Seriously, I had that same thought and almost write it in the piece!
The Abbey Road cover is infamous?
in·fa·mous
[in-fuh-muhs]
adjective
1.
having an extremely bad reputation: an infamous city.
2.
deserving of or causing an evil reputation; shamefully malign; detestable: an infamous deed.
I really don’t think that infamous was the word you wanted to use.
Your dictionary is correct, but I wrote “infamous” because of all the “Is Paul Dead” controversy that surrounded the cover at the time. Did not mean to offend.
I was 23 when Abbey Road was released, and serving in the USAF at Nakhon Phanom Royal Thai Air Force Base in northeast Thailand, on the Mekong River. It wasn’t much of a place for amenities, but a lot of guys would purchase reel-to-reel tape recorders because they were so inexpensive. A guy in my hootch had one at the ready when the Armed Forces Radio station played the album on a Saturday evening. We listened to it 2 or 3 times a week until it was time for us to go back to “the world.”

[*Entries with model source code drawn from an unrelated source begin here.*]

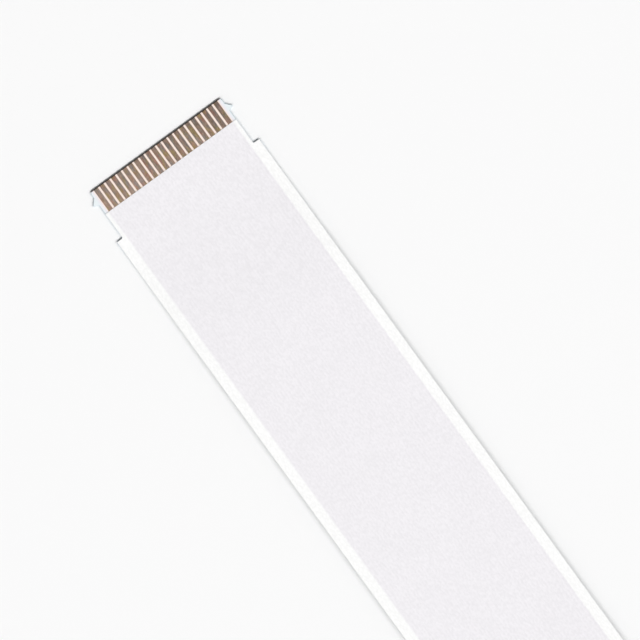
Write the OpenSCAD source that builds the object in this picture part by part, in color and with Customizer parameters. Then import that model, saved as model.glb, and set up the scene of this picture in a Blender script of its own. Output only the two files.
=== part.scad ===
// Flat flexible cable: flat tinned conductors side by side between two polyester
// films, with a stiffened, eared contact tongue at each end.
//
// X runs along the cable, Y across it and Z up through its layers.  The origin is
// the middle of the cable, on the plane that the two stiffeners rest on.  The bare
// contacts of both ends face up.

/* [Cable] */
// Number of conductors side by side
ways = 22; // [4:1:40]
// Length of the cable from tip to tip
cable_length = 152; // [80:1:300]
// How far each side of the cable stands out past the contact tongues
shoulder_width = 1; // [0.5:0.05:2]

/* [Conductors] */
// Distance between the middles of neighbouring conductors
pitch = 1; // [0.9:0.05:1.3]
// Width of each flat conductor
conductor_width = 0.7; // [0.4:0.05:0.75]
// Thickness of each flat conductor, which is also the diameter of its rolled edges
conductor_thickness = 0.1; // [0.04:0.01:0.16]

/* [Films] */
// Thickness of each film with its adhesive, over a conductor
film_thickness = 0.06; // [0.04:0.005:0.1]
// How far each film's face dips between the conductors and beside them
groove_depth = 0.025; // [0.01:0.005:0.05]
// Width of the slope from a conductor's ridge down to the groove beside it
ridge_slope = 0.06; // [0.03:0.005:0.07]

/* [Contact tongues] */
// Length of each tongue, from its tip to the shoulders of the cable
tongue_length = 8; // [6:0.25:12]
// Distance from the outermost conductors' middles to the sides of a tongue
tongue_edge = 1; // [0.7:0.05:1.6]
// Length of bare conductor at each tip, where the top film stops short
bare_length = 3.8; // [3:0.1:6]
// Bevel of the tip's corners, along the cable
tip_bevel_length = 0.45; // [0.1:0.05:0.7]
// Bevel of the tip's corners, across the cable
tip_bevel_width = 0.15; // [0.05:0.05:0.4]
// Radius of the inner corner where a tongue meets a shoulder
notch_radius = 0.2; // [0.05:0.05:0.45]

/* [Locking ears] */
// Distance from the tip to the start of each ear's ramp
ear_start = 1.05; // [0.75:0.05:2]
// How far each ear stands out past the side of its tongue
ear_reach = 0.72; // [0.3:0.02:1]
// Length of the ramp that guides each ear past its latch
ear_ramp = 0.8; // [0.4:0.05:1.5]
// Length of the short outermost edge of each ear
ear_land = 0.12; // [0.05:0.01:0.5]
// Length over which each ear falls back behind its land, where the latch bites
ear_back = 0.28; // [0.1:0.02:0.6]

/* [Stiffeners] */
// Thickness of each stiffener under the conductors' ridges
stiffener_thickness = 0.15; // [0.1:0.01:0.3]
// How far each stiffener reaches past the shoulders, so that the notches can't tear
stiffener_reach = 2; // [0.5:0.25:5]

/* [Hidden] */
// Straight faces that stand in for each rolled conductor edge, and for a notch's arc
EDGE_FACES = 6;
// How far a cutting shape reaches past what it cuts
OVERCUT = 1;

// Across the cable
row_width = (ways - 1) * pitch;
tongue_width = row_width + 2 * tongue_edge;
cable_width = tongue_width + 2 * shoulder_width;

// Up through the layers: the films meet halfway up the conductors
ridge_height = conductor_thickness / 2 + film_thickness;
groove_height = ridge_height - groove_depth;
middle_z = stiffener_thickness + ridge_height;
total_height = middle_z + ridge_height;

// Along the cable, from its middle
tip_x = cable_length / 2;
shoulder_x = tip_x - tongue_length;
stiffener_end_x = shoulder_x - stiffener_reach;

function conductor_name(i) = str("conductor_", i < 10 ? "0" : "", i);
function conductor_y(i) = (i - (ways + 1) / 2) * pitch;
function arc(centre, radius, from, to) =
    [for (s = [0:EDGE_FACES]) let (a = from + (to - from) * s / EDGE_FACES)
        centre + radius * [cos(a), sin(a)]];

// ---------------------------------------------------------------- cut outline

// One quarter of the outline seen from above, from the shoulder out to the tip:
// shoulder, filleted notch, tongue side, locking ear, and the bevelled tip corner.
function quarter_outline() =
    let (side = tongue_width / 2,
         land_x = tip_x - ear_start - ear_ramp)
    concat(
        [[shoulder_x, cable_width / 2]],
        arc([shoulder_x + notch_radius, side + notch_radius], notch_radius, 180, 270),
        [[land_x - ear_land - ear_back, side],
         [land_x - ear_land, side + ear_reach],
         [land_x, side + ear_reach],
         [tip_x - ear_start, side],
         [tip_x - tip_bevel_length, side],
         [tip_x, side - tip_bevel_width]]);

// The whole outline that the die cuts: the quarter, mirrored end for end and
// side for side.
module cut_outline() {
    quarter = quarter_outline();
    back = [for (i = [len(quarter) - 1:-1:0]) quarter[i]];
    polygon(concat(
        quarter,
        [for (p = back) [p.x, -p.y]],
        [for (p = quarter) [-p.x, -p.y]],
        [for (p = back) [-p.x, p.y]]));
}

// A column with the cut outline, tall enough to trim any layer.
module die() {
    translate([0, 0, -OVERCUT])
        linear_extrude(height = total_height + 2 * OVERCUT) cut_outline();
}

// ------------------------------------------------------------- cross-sections
// Each section is drawn in the plane across the cable: its x is the row's Y and
// its y is the height above the plane where the two films meet.

// A flat conductor with rolled, half-round edges.
module conductor_section() {
    radius = conductor_thickness / 2;
    flat = conductor_width / 2 - radius;
    polygon(concat(arc([flat, 0], radius, -90, 90), arc([-flat, 0], radius, 90, 270)));
}

// The laminate's top face: a ridge over every conductor and a groove beside it.
function ridge_line() =
    concat(
        [[-cable_width / 2, groove_height]],
        [for (i = [1:ways], step = [[-1, 0], [-1, 1], [1, 1], [1, 0]])
            [conductor_y(i) + step[0] * (conductor_width / 2 + (1 - step[1]) * ridge_slope),
             groove_height + step[1] * groove_depth]],
        [[cable_width / 2, groove_height]]);

// The upper half of the laminate, with the top half of every conductor left out.
module film_section() {
    difference() {
        polygon(concat(ridge_line(), [[cable_width / 2, 0], [-cable_width / 2, 0]]));
        for (i = [1:ways]) translate([conductor_y(i), 0]) conductor_section();
    }
}

// The stiffener with its adhesive: flat below, and its upper face takes the ridges
// of the film that it is stuck to.
module stiffener_section() {
    polygon(concat(
        [for (p = ridge_line()) [p.x, -p.y]],
        [[cable_width / 2, -middle_z], [-cable_width / 2, -middle_z]]));
}

// Runs a section along the cable between two distances from its middle.
module run_along(from, to) {
    translate([from, 0, middle_z]) rotate([90, 0, 90])
        linear_extrude(height = to - from) children();
}

// ---------------------------------------------------------------- the pieces

module conductor(i) {
    color("#9a8878")
        run_along(-tip_x, tip_x) translate([conductor_y(i), 0]) conductor_section();
}

module bottom_film() {
    color("#f6f6f5") intersection() {
        run_along(-tip_x, tip_x) mirror([0, 1]) film_section();
        die();
    }
}

module top_film() {
    color("#fbfbfa") intersection() {
        run_along(bare_length - tip_x, tip_x - bare_length) film_section();
        die();
    }
}

// end is -1 for the near tongue and 1 for the far one
module stiffener(end) {
    color("#b9dcec") intersection() {
        run_along(min(end * tip_x, end * stiffener_end_x),
                  max(end * tip_x, end * stiffener_end_x)) stiffener_section();
        die();
    }
}

bottom_film();
top_film();
stiffener(-1);  // near_stiffener
stiffener(1);  // far_stiffener
for (i = [1:ways]) {
    conductor(i);
}
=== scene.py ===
"""Dresses a flat flexible cable: its two white films, the row of flat tinned
conductors between them, and the light blue stiffener under each contact tongue.

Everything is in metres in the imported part's frame: X along the cable, Y across it,
Z up through its layers, with the stiffeners lying on z = 0.
"""

import math

import bmesh
import bpy
from bpy.props import (
    FloatProperty, FloatVectorProperty, IntProperty, PointerProperty,
)
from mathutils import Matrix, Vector


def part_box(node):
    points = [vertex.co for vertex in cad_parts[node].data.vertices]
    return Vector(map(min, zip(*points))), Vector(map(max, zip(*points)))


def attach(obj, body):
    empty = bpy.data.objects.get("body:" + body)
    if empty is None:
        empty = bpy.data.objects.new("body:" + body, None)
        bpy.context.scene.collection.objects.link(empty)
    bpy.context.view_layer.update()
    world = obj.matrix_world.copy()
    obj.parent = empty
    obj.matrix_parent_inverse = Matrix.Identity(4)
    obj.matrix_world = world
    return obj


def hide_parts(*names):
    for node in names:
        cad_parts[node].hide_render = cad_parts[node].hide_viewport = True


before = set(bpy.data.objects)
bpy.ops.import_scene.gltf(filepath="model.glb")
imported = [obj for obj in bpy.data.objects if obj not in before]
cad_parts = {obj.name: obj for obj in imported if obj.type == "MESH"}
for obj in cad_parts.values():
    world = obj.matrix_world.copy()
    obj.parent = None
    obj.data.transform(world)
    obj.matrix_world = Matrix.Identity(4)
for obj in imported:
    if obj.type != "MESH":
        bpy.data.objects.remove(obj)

bl_info = {
    "name": "Flat flexible cable",
    "version": (1, 0, 0),
    "blender": (4, 5, 0),
    "location": "View3D > Sidebar > Flat Cable",
    "description": "Builds the films, conductors and stiffeners of a flat cable",
    "category": "Object",
}

MM = 0.001


# ------------------------------------------------------------ the cable's sizes

def middle(node):
    """Centre of a CAD node's box."""
    low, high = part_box(node)
    return (low + high) / 2


def span(node):
    """Size of a CAD node's box along X, Y and Z."""
    low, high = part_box(node)
    return high - low


CONDUCTORS = sorted(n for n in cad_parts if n.startswith("conductor_"))
COUNT = len(CONDUCTORS)
PITCH = middle(CONDUCTORS[1]).y - middle(CONDUCTORS[0]).y
LENGTH, WIDTH, THICKNESS = span(CONDUCTORS[0])
MIDDLE_Z = middle(CONDUCTORS[0]).z
TIP_X = LENGTH / 2
FILM_END_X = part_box("top_film")[1].x
RIDGE_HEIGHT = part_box("top_film")[1].z - MIDDLE_Z
STIFFENER_END_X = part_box("far_stiffener")[0].x
ROW_EDGE = (COUNT - 1) / 2 * PITCH + WIDTH / 2


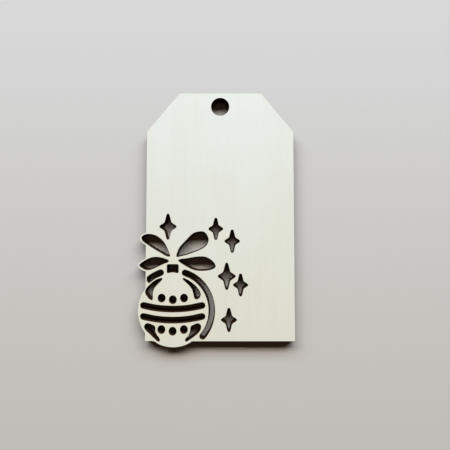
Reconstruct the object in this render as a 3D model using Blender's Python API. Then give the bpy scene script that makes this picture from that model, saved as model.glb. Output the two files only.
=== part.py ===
# Wooden gift tag, cut by laser from one sheet of three-ply board.
# A bauble under a bow, and sparkles beside them, are cut right through it.
# Units are metres. The tag lies face up on z = 0, with its hanging end towards +Y.
# Plan sizes are those at the back, where a cut is narrowest and the wood widest:
# the beam burns each edge back by about 0.15 mm at the face.
# The origin is on the back face, at the middle of the tag's plain rectangle.
import bmesh
import bpy
from math import acos, ceil, cos, degrees, hypot, pi, radians, sin
from mathutils import Vector
from mathutils.geometry import interpolate_bezier

# The board's layers, and the space left between two layers that are glued
FACE_VENEER_THICKNESS = 0.00080
CORE_PLY_THICKNESS = 0.00116
GLUE_FILM_THICKNESS = 0.00008
BOND_CLEARANCE = 0.00002

# The tag's plain rectangle, with its two sloping shoulders and its hanging hole
TAG_WIDTH = 0.05030
TAG_HEIGHT = 0.08430
SHOULDER_WIDTH = 0.01108
SHOULDER_HEIGHT = 0.01340
HANG_HOLE_RADIUS = 0.00295
HANG_HOLE_BELOW_TOP = 0.00490

# The bauble, an oval that stands out past the tag at its lower left corner
BAUBLE_HALF_WIDTH = 0.01197
BAUBLE_HALF_HEIGHT = 0.01222
BAUBLE_FROM_LEFT = 0.00950
BAUBLE_FROM_BOTTOM = 0.01025

# The slot that follows the bauble's edge, as one long and one short stretch.
# Angles are in degrees, from +X towards +Y.
HALO_WIDTH = 0.00186
HALO_LONG_START = 72.5
HALO_LONG_END = -40.2
HALO_SHORT_START = 109.0
HALO_SHORT_LIFT = 0.00018
HALO_SHORT_EDGE_RIM = 0.00070
HALO_SHORT_END_HEIGHT = 0.00120
HALO_SHORT_END_SLOPE = 0.00060
HALO_SHORT_END_FOOT = 0.00180

# The two sagging bands across the bauble
BAND_WIDTH = 0.00190
BAND_SAG = 0.00120
BAND_END_RIM = 0.00122
BAND_SHIFT = -0.00015
BAND_UPPER_RISE = 0.00050
BAND_LOWER_RISE = -0.00315

# The round beads above and below the bands
BEAD_WIDTH = 0.00234
BEAD_HEIGHT = 0.00258
BEAD_PITCH = 0.00375
BEAD_UPPER_RISE = 0.00415
BEAD_LOWER_RISE = -0.00625
BEAD_MIDDLE_DROP = 0.00056

# The bow, whose left loops stand out past the tag, and its knot
BOW_HALF_SPAN = 0.01285
BOW_HEIGHT = 0.01330
BOW_RIM = 0.00084
BOW_DRAW_IN = 0.00020
KNOT_WIDTH = 0.00366
KNOT_HEIGHT = 0.00268
KNOT_CORNER_RADIUS = 0.00036
KNOT_FOOT_RISE = 0.00025
KNOT_ABOVE_BAUBLE = 0.00173
KNOT_SHIFT = -0.00025

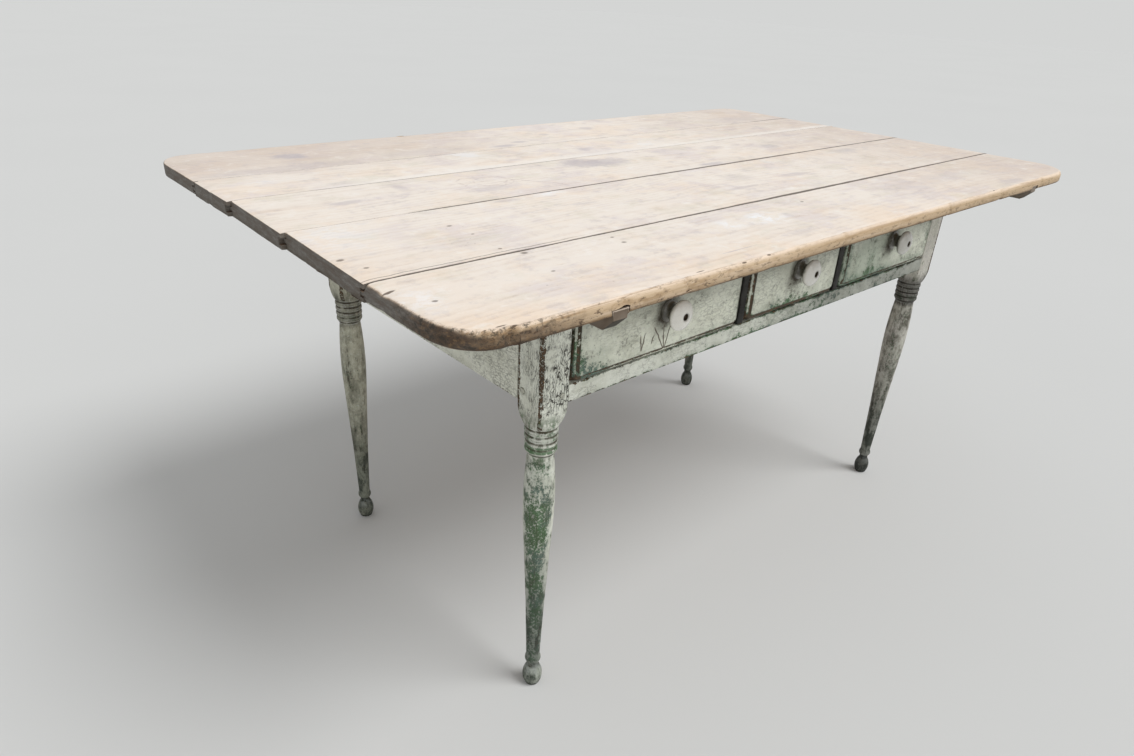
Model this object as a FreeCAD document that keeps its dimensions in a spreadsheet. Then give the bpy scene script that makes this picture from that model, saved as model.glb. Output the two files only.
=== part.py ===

It was a long journey home. I was separated from the service upon my return, and on the first Monday that I was home, I went to the “sacred store” to purchase about 10 albums that had been released in the year I was away. Abbey Road was the first one that I sought out.
I just listened to the album in it’s entirety about 4 days ago through headphones. It is still a glorious work of art.